(Extracted records)
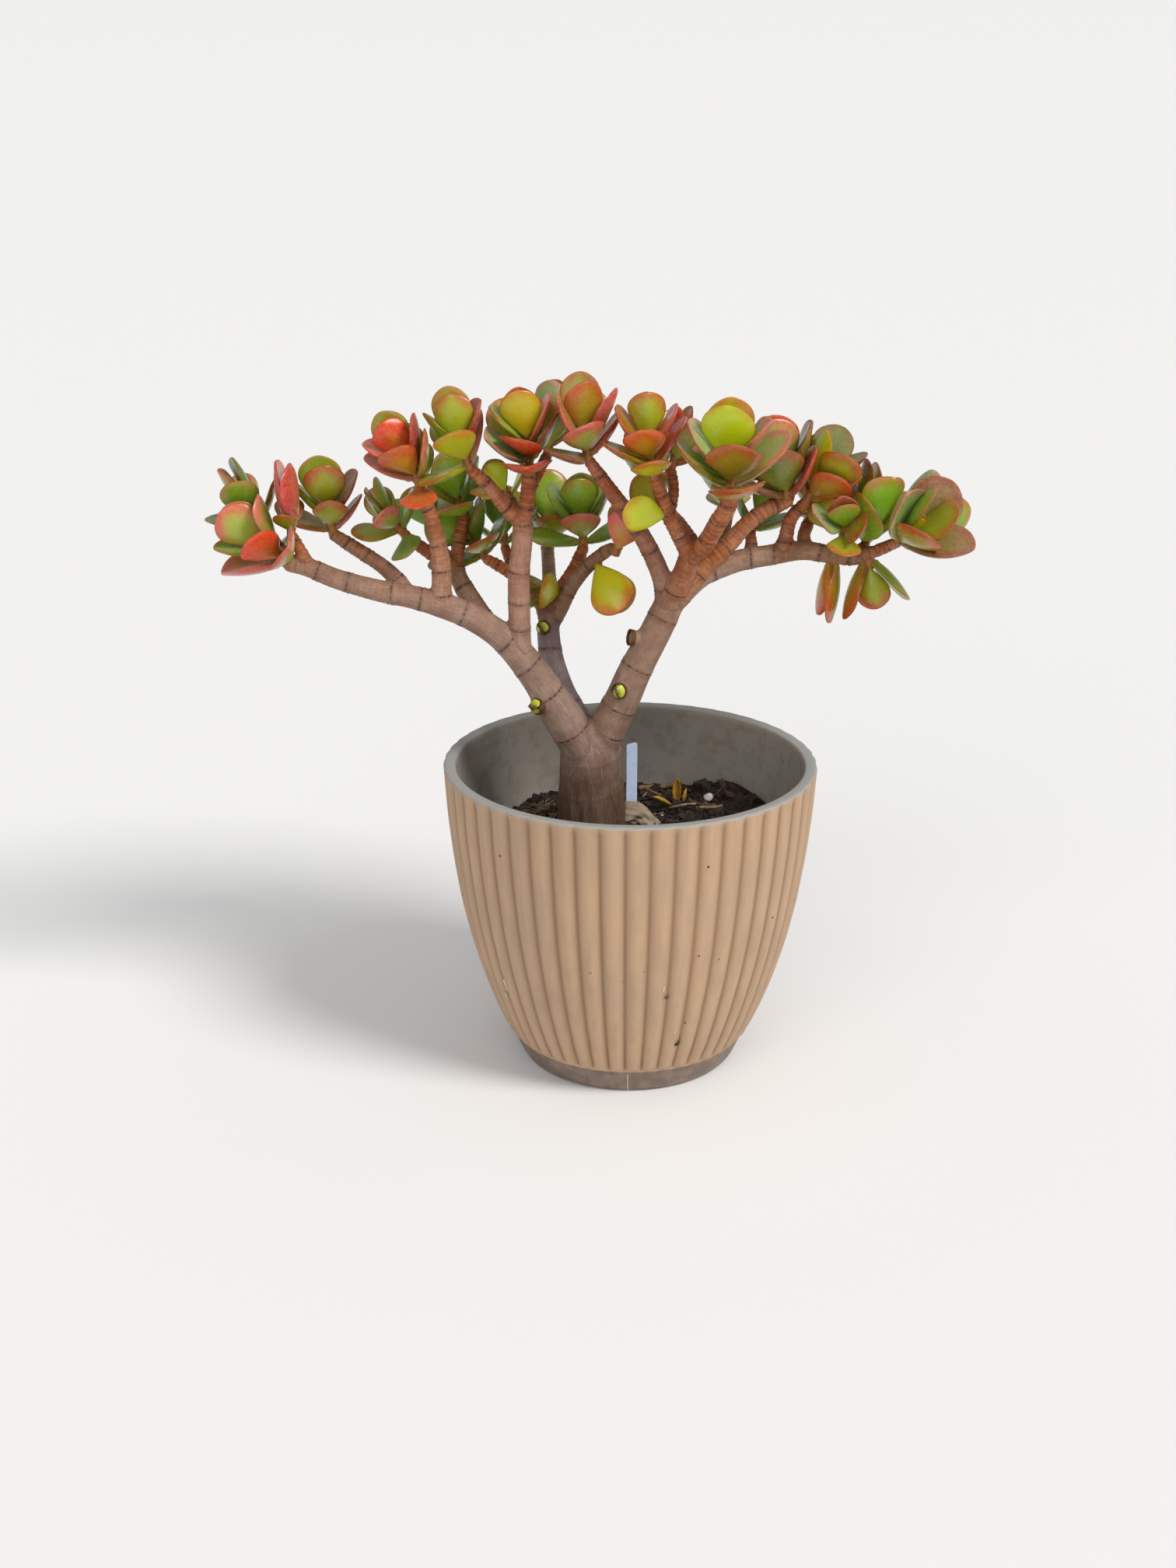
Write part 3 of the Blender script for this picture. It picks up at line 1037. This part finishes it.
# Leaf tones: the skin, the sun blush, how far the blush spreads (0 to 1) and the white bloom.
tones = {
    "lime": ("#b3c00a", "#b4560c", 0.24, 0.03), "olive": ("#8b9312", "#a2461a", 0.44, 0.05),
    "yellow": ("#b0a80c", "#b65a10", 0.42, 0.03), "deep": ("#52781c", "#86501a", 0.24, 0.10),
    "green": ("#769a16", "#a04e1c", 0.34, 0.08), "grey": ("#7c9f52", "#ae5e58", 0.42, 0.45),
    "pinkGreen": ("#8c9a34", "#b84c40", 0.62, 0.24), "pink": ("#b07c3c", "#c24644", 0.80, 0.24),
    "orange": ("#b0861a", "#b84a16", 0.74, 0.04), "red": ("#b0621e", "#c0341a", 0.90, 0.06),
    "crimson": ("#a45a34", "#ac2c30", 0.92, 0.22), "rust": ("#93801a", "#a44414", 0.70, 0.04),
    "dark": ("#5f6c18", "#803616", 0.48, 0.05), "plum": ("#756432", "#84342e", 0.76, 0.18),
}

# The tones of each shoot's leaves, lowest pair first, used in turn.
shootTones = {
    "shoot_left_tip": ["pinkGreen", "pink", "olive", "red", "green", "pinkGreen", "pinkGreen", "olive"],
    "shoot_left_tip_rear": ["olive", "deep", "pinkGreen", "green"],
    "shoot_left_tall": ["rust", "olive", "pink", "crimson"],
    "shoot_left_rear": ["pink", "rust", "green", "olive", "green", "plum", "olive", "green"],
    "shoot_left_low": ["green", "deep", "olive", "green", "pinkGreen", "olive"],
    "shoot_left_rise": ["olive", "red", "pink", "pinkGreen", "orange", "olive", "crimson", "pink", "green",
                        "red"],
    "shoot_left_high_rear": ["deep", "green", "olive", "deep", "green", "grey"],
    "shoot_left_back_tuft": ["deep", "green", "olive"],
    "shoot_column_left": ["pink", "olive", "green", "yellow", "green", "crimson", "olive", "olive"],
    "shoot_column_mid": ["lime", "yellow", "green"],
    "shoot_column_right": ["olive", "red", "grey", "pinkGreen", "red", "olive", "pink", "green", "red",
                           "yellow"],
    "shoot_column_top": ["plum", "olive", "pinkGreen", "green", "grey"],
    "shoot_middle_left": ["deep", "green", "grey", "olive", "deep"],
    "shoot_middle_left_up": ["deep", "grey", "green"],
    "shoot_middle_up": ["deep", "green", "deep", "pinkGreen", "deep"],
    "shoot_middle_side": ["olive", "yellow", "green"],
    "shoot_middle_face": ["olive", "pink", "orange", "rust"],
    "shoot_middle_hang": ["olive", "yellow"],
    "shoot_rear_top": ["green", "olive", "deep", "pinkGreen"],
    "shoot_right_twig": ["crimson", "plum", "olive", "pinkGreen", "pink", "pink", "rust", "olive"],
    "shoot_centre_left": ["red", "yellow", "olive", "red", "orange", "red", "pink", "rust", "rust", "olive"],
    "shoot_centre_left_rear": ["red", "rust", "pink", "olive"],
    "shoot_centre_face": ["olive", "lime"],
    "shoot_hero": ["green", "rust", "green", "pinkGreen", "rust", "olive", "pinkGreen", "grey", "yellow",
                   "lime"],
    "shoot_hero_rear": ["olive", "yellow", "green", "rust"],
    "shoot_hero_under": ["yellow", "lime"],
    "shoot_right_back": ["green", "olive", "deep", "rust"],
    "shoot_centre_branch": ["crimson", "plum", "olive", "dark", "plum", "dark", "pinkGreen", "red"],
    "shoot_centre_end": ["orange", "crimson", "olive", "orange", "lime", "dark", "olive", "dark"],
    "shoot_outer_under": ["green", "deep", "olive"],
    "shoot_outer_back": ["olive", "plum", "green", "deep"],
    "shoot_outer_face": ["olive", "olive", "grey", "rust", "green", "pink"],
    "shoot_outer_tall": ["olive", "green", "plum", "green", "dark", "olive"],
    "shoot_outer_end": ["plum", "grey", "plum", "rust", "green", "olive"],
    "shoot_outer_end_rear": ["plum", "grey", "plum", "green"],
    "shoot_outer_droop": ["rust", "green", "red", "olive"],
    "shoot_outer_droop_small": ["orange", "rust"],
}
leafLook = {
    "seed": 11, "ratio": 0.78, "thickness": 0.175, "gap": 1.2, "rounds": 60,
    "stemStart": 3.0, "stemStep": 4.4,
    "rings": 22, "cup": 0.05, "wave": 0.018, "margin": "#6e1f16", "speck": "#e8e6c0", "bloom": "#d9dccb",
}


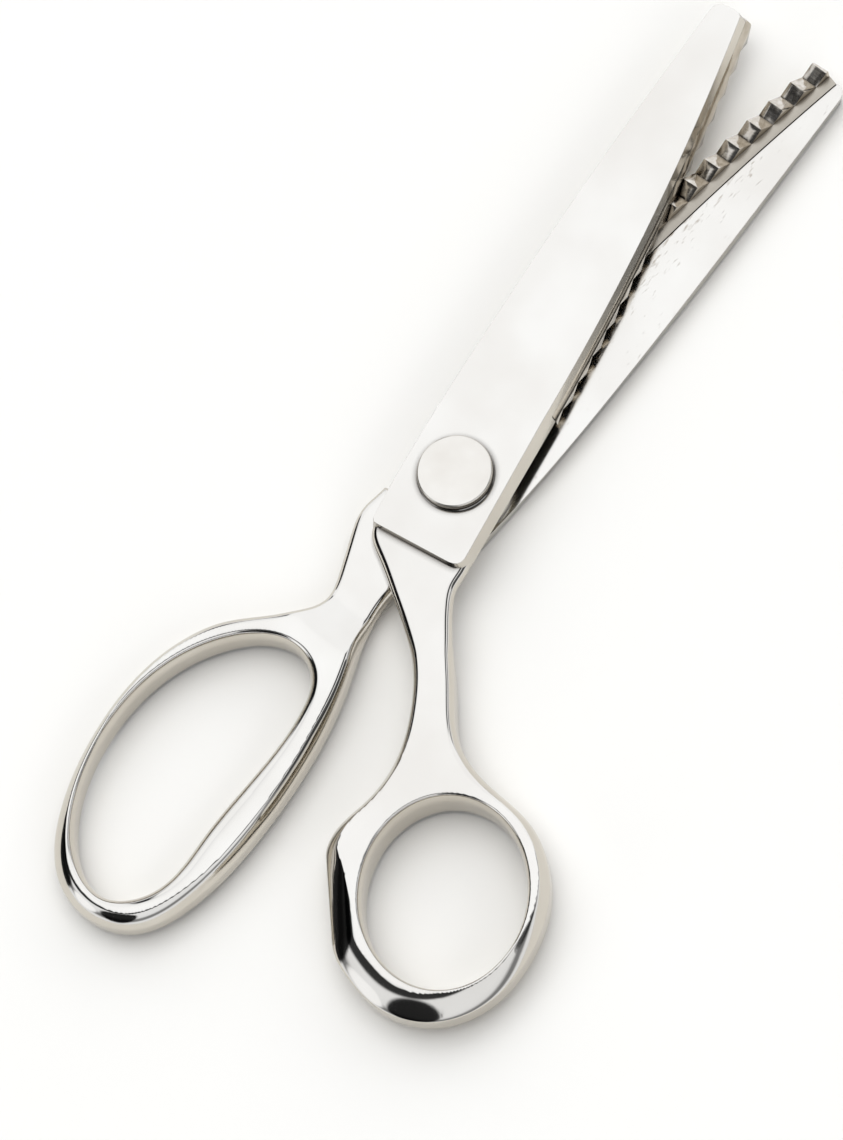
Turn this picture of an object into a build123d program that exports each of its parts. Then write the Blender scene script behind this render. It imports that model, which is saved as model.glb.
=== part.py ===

- _BRIEF_
Give back exactly the lines that run from the line with "Turn this picture" through the close of the material, counting both ends, and nothing more.

- _WORKED ANSWER_
Turn this picture of an object into a build123d program that exports each of its parts. Then write the Blender scene script behind this render. It imports that model, which is saved as model.glb.
=== part.py ===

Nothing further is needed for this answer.